[START SOURCE DATA]

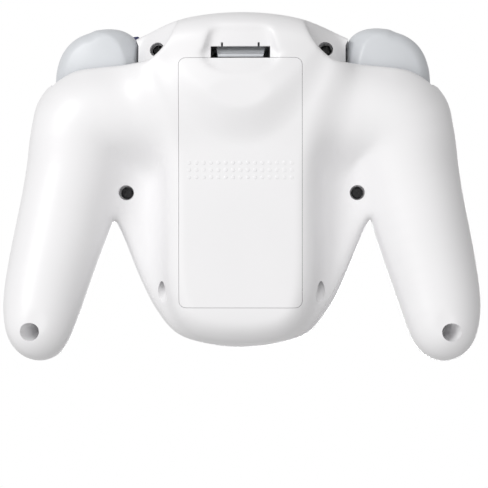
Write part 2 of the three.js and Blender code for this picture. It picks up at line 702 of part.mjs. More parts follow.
// A rubber sheet with one dome under each button.
function makeMembranes() {
  const z = BOARD.top + GAP;
  const sheet = (shape, domes, height) =>
    union([prism(shape, z, z + 1.1), ...domes.map(([x, y]) => rod(2.8, z + 0.6, z + height, x, y, 12))]);
  const actionDomes = Object.values(BUTTONS).filter((b) => b.top > 40).map(buttonStem);
  const centreDomes = Object.values(BUTTONS).filter((b) => b.top < 40).map(buttonStem);
  const actionSheet = circle(ACTIONS.x - 0.6, ACTIONS.y - 0.6, 15.5, 24);
  const clear = rod(4.4, 20, 40, SCREWS.middle.x, SCREWS.middle.y, 20);
  addNode('action_membrane', sheet(actionSheet, actionDomes, 1.4).subtract(clear), 'rubber');
  addNode('centre_membrane', sheet(roundedRectangle(5, -5, 19, 2), centreDomes, 1.4), 'rubber');
  const cross = [[6.5, 0], [-6.5, 0], [0, 6.5], [0, -6.5]].map(([x, y]) => [D_PAD.x + x, D_PAD.y + y]);
  addNode('d_pad_membrane', sheet(circle(D_PAD.x, D_PAD.y, 10.5, 20), cross, 3.4), 'rubber');
}

function lightOutline(grow) {
  const shape = new THREE.Shape();
  shape.absarc(4, 26, 1.1 + grow, -Math.PI / 2, Math.PI / 2, false);
  shape.absarc(-4, 26, 1.1 + grow, Math.PI / 2, 1.5 * Math.PI, false);
  return shape;
}

function makeStatusLight() {
  addNode('status_light', prism(lightOutline(0), BOARD.top + 2.5, FACE_Z + 0.1), 'lens');
}

// ---------------------------------------------------------------- direction pad
function makeDirectionPad() {
  const { x, y } = D_PAD;
  const rocker = rod(9.5, 30.8, 32.2, x, y).add(rod(1.5, 27.6, 31, x, y, 12));
  addNode('d_pad_rocker', rocker, 'dark');
  const cross = prism(crossShape(x, y, 9.9, 3.2), 33.6, 40.6, 0.6);
  const rim = rod(10.6, 33.5, 34.3, x, y);
  addNode('d_pad', union([cross, rim, rod(1.5, 32.5, 34, x, y, 12)]), 'grey');
}

// ---------------------------------------------------------------- sticks
// Heights are above the pivot. The shaft, the dome under the face and the thumb cap are one piece.
function stickProfile(capRadius, capHeight) {
  const inner = STICK.dome - 1.2;
  const arc = (radius, angle) => {
    const turn = THREE.MathUtils.degToRad(angle);
    return [radius * Math.sin(turn), radius * Math.cos(turn)];
  };
  const skirt = 76;
  const under = [14, 35, 56, skirt].map((angle) => arc(inner, angle));
  const over = [skirt, 55, 34].map((angle) => arc(STICK.dome, angle));
  const neck = STICK.dome * 0.36;
  return [
    [0, -0.9], [STICK.shaft, -0.9], [STICK.shaft, inner * 0.985], ...under, ...over,
    [neck, STICK.dome + 0.6], [neck * 0.86, capHeight - 6], [capRadius - 1, capHeight - 3],
    [capRadius, capHeight - 2], [capRadius, capHeight - 0.8], [capRadius - 0.9, capHeight],
    [capRadius - 2.2, capHeight - 0.5], [0, capHeight - 1.1],
  ];
}

function makeStick(name, place, capRadius, capHeight, colour) {
  const { x, y } = place;
  const z = STICK.pivot;
  const profile = stickProfile(capRadius, capHeight).map(([r, h]) => [r, z + h]);
  const cap = turned(profile, x, y, 18).add(crossRod('y', 0.6, 3.6, x, y, z, 8));
  addNode(name, cap, colour);

  const ring = rod(4.2, z - 1.2, z + 1.2, x, y, 16).subtract(rod(2.7, z - 2, z + 2, x, y, 12));
  const pins = crossRod('x', 0.7, 5.4, x, y, z, 8).subtract(rod(3.4, z - 2, z + 2, x, y, 16));
  const gimbal = ring.add(pins).subtract(crossRod('y', 0.9, 6, x, y, z, 12));
  addNode(`${name}_gimbal`, gimbal, 'steel');

  const block = box(x - 6, x + 6, y - 6, y + 6, BOARD.top + GAP, z + 3.6);
  const pocket = rod(4.8, BOARD.top - 1, z + 5, x, y, 20);
  addNode(`${name}_housing`, block.subtract(pocket).subtract(crossRod('x', 1, 8, x, y, z)), 'dark');
}

// ---------------------------------------------------------------- triggers and shoulder button
// Plan of a trigger: the broad paddle and the lower band beside it.
const PADDLE = [
  [55.7, 27], [55.7, 34.5], [54.3, 39.6], [51.2, 43.2], [46.5, 45.2], [42, 46.6], [39, 46.6],
  [36.4, 45.2], [35.4, 41], [35.4, 27],
];
const BAND = [[40, 27], [40, 46.4], [36, 45.4], [33.2, 43.4], [31.4, 40.4], [31.1, 37], [31.1, 27]];

function makeTrigger(word, side) {
  const outline = (points) => polygon(side > 0 ? points : points.map(([x, y]) => [-x, y]).reverse());
  const { back, front, skirt } = TRIGGER;
  const paddle = prism(outline(PADDLE), back, front, 2.6);
  const band = prism(outline(BAND), back + 3.2, front, 1.6);
  const clear = sideBox(side, 30, 57, skirt - 1, 33.2, BOARD.bottom - 0.8, front + 1);
  addNode(`trigger_${word}`, paddle.add(band).subtract(clear), 'grey');

  const sensor = sideBox(side, 39.5, 47.5, 8, 14, 15.6, BOARD.bottom - GAP);
  addNode(`trigger_sensor_${word}`, sensor, 'dark');
  const points = [];
  const steps = 40;
  for (let i = 0; i <= steps; i++) {
    const turn = (i / steps) * 5 * 2 * Math.PI;
    const y = 14.9 + ((skirt - 0.6 - 14.9) * i) / steps;
    points.push(new THREE.Vector3(side * 43.5 + 2.4 * Math.cos(turn), y, 19.4 + 2.4 * Math.sin(turn)));
  }
  addNode(`trigger_spring_${word}`, wire(points, 0.35, 40, 4), 'steel');
}

function makeShoulderButton() {
  const { x0, x1, z0, z1, back } = SHOULDER;
  const edge = [[x0, 44.9], [36, 43.1], [43, 40.1], [x1, 36.2]];
  const outline = polygon([[x0, back], [x1, back], ...edge.reverse()]);
  addNode('shoulder_button', prism(outline, z0, z1, 0.5), 'navy');
  addNode('shoulder_switch', box(36, 43, 27.6, back - 1.6, 28, 31.2), 'dark');
}

// ---------------------------------------------------------------- the assembly
makeBackShell();
makeFrontShell();
makeCover();
makeLatch();
makeTray();
makeBatteries();
makeScrews();
makeBoard();
makeMembranes();
makeStatusLight();
makeButtons();
makeDirectionPad();
makeStick('main_stick', MAIN_STICK, 9, 27, 'grey');
makeStick('small_stick', SMALL_STICK, 6.4, 22.5, 'amber');
for (const [word, side] of SIDES) makeTrigger(word, side);
makeShoulderButton();

export default group;
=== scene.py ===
import json
import math

import bmesh
import bpy
import numpy as np
from mathutils import Matrix, Vector


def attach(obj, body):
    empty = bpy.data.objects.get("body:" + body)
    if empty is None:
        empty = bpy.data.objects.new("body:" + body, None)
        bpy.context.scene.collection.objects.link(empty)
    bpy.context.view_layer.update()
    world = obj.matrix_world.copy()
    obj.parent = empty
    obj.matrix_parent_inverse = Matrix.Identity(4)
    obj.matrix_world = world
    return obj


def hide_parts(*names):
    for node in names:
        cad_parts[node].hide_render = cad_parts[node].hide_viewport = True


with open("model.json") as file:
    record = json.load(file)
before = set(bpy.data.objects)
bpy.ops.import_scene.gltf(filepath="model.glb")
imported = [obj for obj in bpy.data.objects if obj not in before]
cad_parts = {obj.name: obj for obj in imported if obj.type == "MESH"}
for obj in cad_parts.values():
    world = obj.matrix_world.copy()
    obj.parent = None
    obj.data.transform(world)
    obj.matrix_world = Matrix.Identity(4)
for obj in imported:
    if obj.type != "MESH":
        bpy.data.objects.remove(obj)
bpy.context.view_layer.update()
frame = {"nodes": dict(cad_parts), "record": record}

MM = 0.001
SIDES = (("left", -1), ("right", 1))


# ---------------------------------------------------------------- camera
VIEW_TARGET = Vector((-0.6, -17.0, 18.0)) * MM   # the controller sits in the upper part of the picture
VIEW_DISTANCE = 0.615
VIEW_WIDTH = 0.1445                              # width that the picture takes in at the target
VIEW_TURN = math.radians(1.8)


def make_camera():
    data = bpy.data.cameras.new("camera")
    data.sensor_width = 36.0
    data.lens = data.sensor_width * VIEW_DISTANCE / VIEW_WIDTH
    camera = bpy.data.objects.new("camera", data)
    bpy.context.collection.objects.link(camera)
    back = Vector((-math.sin(VIEW_TURN), 0, -math.cos(VIEW_TURN)))
    camera.location = VIEW_TARGET + VIEW_DISTANCE * back
    right = Vector((0, 1, 0)).cross(back).normalized()
    up = back.cross(right)
    turn = Matrix((right, up, back)).transposed().to_4x4()
    camera.matrix_world = Matrix.Translation(camera.location) @ turn
    bpy.context.scene.camera = camera


make_camera()


# ---------------------------------------------------------------- the moulded body as a distance field
# Right half of the plan outline, from the middle of the top edge round the grip to the middle of the lobe.
OUTLINE = [
    (0, 51), (8, 50.6), (16, 49.3), (24, 46.9), (31, 43.9), (42, 39), (50.5, 34.9), (57, 31.3),
    (61.1, 26.2), (62.6, 18), (63.9, 10), (65.4, -1.6), (67.3, -11.5), (69, -20.6), (70.2, -30),
    (70.1, -37.5), (68, -45.2), (64.2, -49.9), (59.2, -51.6), (54.4, -50.2), (50.3, -46),
    (47.1, -38.5), (44.2, -30), (41.1, -20.6), (39, -13.4), (37.9, -10), (36.4, -13),
    (33.6, -20.6), (29.8, -29.5), (25.4, -37), (19.2, -43.6), (10, -46.5), (0, -47.5),
]
# Right half of the battery hump at HUMP_Z. Its sides lean out by HUMP_LEAN.
HUMP = [
    (0, 50), (12, 49.2), (20, 47.2), (26, 43.4), (29, 38), (29, 31), (25.5, 21), (22.3, 11), (20.9, 0),
    (20.6, -20), (20.2, -27), (19.2, -33), (17, -38.6), (12.4, -42.3), (6, -43.9), (0, -44.2),
]
HUMP_Z = 5
HUMP_LEAN = 0.42
# Edge of the wing over the trigger, closed outside the body. Beyond it the back steps up to POCKET_Z,
# or by POCKET_RISE less beside the hump.
WING_EDGE = [
    (56.3, 50), (56.3, 42), (56.3, 35), (56, 32), (54.4, 31.9), (49.4, 34), (42, 35), (36, 35.5),
    (31, 36), (27.3, 36.5), (24, 38.8), (21.4, 41.8), (19.7, 45), (18.5, 48.6), (17, 58), (56.3, 58),
]
POCKET_Z = 17
POCKET_RISE = 8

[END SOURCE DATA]

→ WHAT IS BEING ASKED
Quote the listing above, but only from the line that shows "makeFrontShell();" through the line that shows "if empty is".

→ TASK RESULT
makeFrontShell();
makeCover();
makeLatch();
makeTray();
makeBatteries();
makeScrews();
makeBoard();
makeMembranes();
makeStatusLight();
makeButtons();
makeDirectionPad();
makeStick('main_stick', MAIN_STICK, 9, 27, 'grey');
makeStick('small_stick', SMALL_STICK, 6.4, 22.5, 'amber');
for (const [word, side] of SIDES) makeTrigger(word, side);
makeShoulderButton();

export default group;
=== scene.py ===
import json
import math

import bmesh
import bpy
import numpy as np
from mathutils import Matrix, Vector


def attach(obj, body):
    empty = bpy.data.objects.get("body:" + body)
    if empty is None:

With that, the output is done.